▶ [TASK STATEMENT] Extract all lines containing "bodies".

▶ [COLLECTED MATERIAL]
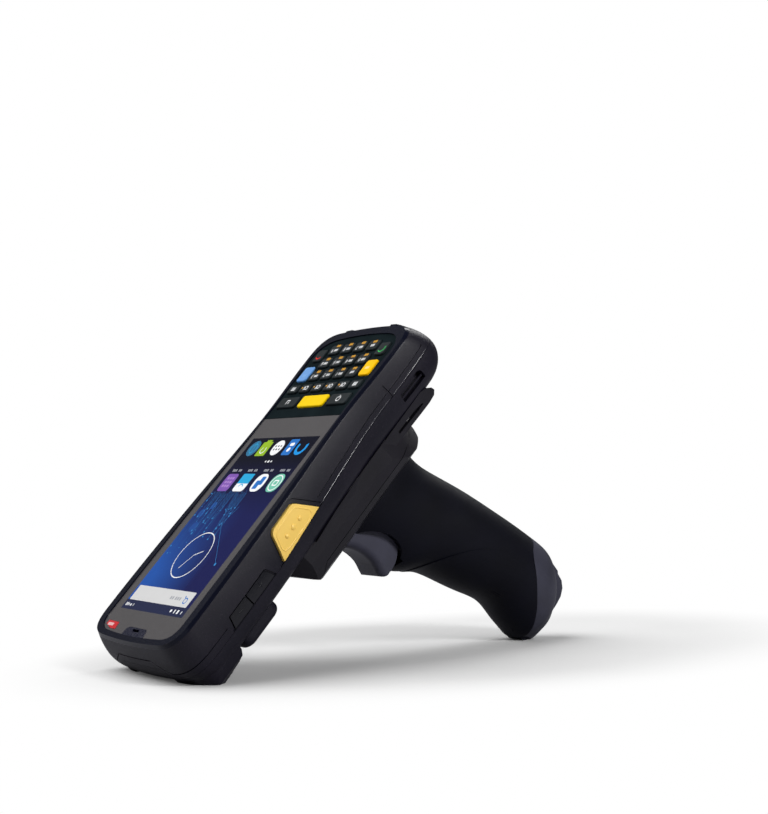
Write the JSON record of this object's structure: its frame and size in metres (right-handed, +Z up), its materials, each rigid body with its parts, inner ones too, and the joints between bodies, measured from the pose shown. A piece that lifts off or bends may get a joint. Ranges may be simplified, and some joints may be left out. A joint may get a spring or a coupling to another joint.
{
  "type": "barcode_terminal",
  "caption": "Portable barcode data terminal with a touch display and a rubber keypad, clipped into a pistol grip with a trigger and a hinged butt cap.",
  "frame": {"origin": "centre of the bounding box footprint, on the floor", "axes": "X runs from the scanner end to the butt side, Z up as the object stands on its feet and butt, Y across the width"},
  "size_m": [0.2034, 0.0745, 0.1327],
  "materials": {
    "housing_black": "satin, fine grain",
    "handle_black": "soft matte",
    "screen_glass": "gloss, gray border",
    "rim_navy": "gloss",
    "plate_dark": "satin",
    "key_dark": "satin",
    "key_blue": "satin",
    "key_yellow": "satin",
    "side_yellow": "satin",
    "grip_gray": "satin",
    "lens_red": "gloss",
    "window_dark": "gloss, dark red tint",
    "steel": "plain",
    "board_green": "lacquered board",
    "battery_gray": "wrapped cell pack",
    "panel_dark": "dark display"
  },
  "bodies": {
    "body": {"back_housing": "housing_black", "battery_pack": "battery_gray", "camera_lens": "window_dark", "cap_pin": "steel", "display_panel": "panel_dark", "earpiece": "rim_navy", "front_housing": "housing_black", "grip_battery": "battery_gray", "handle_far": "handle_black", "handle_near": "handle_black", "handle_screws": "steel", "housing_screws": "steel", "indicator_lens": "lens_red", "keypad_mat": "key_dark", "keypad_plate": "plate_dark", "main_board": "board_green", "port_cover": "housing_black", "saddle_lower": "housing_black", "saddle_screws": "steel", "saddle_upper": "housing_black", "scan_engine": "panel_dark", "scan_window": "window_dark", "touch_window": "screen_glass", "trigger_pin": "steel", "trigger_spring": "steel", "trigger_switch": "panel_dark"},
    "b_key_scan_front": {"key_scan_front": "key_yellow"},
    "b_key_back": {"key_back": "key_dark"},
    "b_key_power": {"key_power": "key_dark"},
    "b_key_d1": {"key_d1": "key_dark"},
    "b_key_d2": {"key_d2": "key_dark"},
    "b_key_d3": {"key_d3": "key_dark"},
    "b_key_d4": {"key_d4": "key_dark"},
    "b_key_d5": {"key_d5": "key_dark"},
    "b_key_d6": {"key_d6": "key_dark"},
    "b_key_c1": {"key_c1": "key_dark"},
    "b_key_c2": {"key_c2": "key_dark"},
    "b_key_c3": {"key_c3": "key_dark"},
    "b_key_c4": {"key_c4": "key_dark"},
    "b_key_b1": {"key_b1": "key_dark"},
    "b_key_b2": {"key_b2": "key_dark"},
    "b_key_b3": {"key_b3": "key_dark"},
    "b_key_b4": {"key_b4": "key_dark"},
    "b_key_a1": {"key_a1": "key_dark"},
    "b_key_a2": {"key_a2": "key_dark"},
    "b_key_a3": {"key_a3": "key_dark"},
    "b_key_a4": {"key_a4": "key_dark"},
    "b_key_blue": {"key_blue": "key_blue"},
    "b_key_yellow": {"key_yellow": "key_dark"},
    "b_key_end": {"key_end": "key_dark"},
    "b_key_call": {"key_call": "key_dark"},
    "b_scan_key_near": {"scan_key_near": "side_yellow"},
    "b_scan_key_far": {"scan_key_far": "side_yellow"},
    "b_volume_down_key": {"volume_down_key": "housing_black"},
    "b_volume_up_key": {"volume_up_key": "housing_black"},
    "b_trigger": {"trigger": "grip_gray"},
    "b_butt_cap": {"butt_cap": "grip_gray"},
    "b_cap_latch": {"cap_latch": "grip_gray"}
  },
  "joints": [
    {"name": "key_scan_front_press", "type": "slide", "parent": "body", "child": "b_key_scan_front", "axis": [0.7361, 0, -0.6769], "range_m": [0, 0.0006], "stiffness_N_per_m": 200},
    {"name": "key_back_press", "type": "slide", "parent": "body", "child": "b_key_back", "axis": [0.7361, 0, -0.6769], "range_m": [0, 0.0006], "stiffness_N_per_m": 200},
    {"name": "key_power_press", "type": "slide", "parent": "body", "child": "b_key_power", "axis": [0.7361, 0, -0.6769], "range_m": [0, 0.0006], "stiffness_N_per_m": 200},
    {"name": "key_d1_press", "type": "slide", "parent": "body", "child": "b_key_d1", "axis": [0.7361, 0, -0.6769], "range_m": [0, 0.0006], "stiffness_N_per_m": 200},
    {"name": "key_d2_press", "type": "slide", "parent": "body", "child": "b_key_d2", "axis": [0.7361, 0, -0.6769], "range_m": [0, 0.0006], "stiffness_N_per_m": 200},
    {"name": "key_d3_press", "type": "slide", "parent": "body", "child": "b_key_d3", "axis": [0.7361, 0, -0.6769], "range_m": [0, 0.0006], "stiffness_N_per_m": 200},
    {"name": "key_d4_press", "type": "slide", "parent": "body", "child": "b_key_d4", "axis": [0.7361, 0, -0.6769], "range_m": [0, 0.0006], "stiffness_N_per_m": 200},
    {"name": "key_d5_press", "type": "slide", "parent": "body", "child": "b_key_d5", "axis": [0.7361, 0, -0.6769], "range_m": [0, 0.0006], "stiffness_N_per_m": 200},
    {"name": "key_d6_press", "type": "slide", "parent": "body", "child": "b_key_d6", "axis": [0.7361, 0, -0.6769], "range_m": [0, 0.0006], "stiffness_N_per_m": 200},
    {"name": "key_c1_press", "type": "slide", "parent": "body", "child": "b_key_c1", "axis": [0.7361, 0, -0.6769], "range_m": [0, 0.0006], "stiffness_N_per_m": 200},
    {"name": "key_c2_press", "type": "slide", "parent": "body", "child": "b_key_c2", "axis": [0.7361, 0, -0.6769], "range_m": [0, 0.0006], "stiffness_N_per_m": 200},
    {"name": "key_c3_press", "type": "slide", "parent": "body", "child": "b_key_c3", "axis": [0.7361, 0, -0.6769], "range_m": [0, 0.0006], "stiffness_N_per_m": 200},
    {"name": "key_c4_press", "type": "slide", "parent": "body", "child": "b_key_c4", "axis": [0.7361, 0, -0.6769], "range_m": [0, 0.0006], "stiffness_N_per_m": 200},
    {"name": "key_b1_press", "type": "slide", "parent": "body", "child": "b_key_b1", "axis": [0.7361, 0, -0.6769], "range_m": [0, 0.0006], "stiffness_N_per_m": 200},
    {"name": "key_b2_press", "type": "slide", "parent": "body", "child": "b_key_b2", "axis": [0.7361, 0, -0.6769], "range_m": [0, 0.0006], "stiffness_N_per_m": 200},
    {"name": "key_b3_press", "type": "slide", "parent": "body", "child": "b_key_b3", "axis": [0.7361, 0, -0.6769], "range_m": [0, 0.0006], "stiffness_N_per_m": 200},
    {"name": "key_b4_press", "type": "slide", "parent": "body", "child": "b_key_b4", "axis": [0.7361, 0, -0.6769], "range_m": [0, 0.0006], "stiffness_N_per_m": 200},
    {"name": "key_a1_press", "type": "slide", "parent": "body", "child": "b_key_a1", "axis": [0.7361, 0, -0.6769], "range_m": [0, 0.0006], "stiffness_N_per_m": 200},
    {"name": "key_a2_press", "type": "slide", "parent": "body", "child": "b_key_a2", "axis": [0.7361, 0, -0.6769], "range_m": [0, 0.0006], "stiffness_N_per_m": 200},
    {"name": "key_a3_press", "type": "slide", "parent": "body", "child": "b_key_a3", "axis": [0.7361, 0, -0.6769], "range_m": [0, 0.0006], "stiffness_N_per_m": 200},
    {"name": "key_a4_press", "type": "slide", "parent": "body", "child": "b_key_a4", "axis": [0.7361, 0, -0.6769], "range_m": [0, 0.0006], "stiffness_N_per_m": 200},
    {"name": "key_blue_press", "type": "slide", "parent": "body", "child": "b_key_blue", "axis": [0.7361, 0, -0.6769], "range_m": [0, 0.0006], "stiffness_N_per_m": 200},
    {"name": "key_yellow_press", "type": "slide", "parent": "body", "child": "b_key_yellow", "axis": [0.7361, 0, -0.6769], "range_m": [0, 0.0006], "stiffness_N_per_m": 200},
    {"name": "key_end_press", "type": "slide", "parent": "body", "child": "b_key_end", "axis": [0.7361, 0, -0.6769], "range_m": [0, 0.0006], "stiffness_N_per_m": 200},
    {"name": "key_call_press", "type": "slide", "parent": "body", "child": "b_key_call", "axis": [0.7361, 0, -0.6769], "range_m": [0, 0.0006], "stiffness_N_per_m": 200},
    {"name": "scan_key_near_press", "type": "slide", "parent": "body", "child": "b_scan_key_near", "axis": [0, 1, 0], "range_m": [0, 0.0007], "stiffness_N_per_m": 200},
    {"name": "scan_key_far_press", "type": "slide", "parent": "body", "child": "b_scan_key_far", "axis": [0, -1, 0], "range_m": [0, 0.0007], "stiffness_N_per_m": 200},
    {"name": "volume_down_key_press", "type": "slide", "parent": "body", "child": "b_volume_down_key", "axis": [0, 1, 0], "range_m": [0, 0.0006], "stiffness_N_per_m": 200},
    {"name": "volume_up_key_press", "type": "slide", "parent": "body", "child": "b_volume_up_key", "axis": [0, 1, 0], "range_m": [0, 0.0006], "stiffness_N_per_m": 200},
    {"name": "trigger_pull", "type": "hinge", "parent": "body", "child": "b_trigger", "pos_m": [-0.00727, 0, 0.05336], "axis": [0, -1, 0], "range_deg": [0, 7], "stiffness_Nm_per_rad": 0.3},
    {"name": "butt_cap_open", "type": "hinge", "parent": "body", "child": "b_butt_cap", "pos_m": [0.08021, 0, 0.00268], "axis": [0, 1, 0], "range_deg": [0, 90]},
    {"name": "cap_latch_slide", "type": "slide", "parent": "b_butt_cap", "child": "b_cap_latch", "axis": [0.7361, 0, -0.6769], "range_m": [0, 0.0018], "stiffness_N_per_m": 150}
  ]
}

▶ [TASK RESPONSE]
Write the JSON record of this object's structure: its frame and size in metres (right-handed, +Z up), its materials, each rigid body with its parts, inner ones too, and the joints between bodies, measured from the pose shown. A piece that lifts off or bends may get a joint. Ranges may be simplified, and some joints may be left out. A joint may get a spring or a coupling to another joint.
  "bodies": {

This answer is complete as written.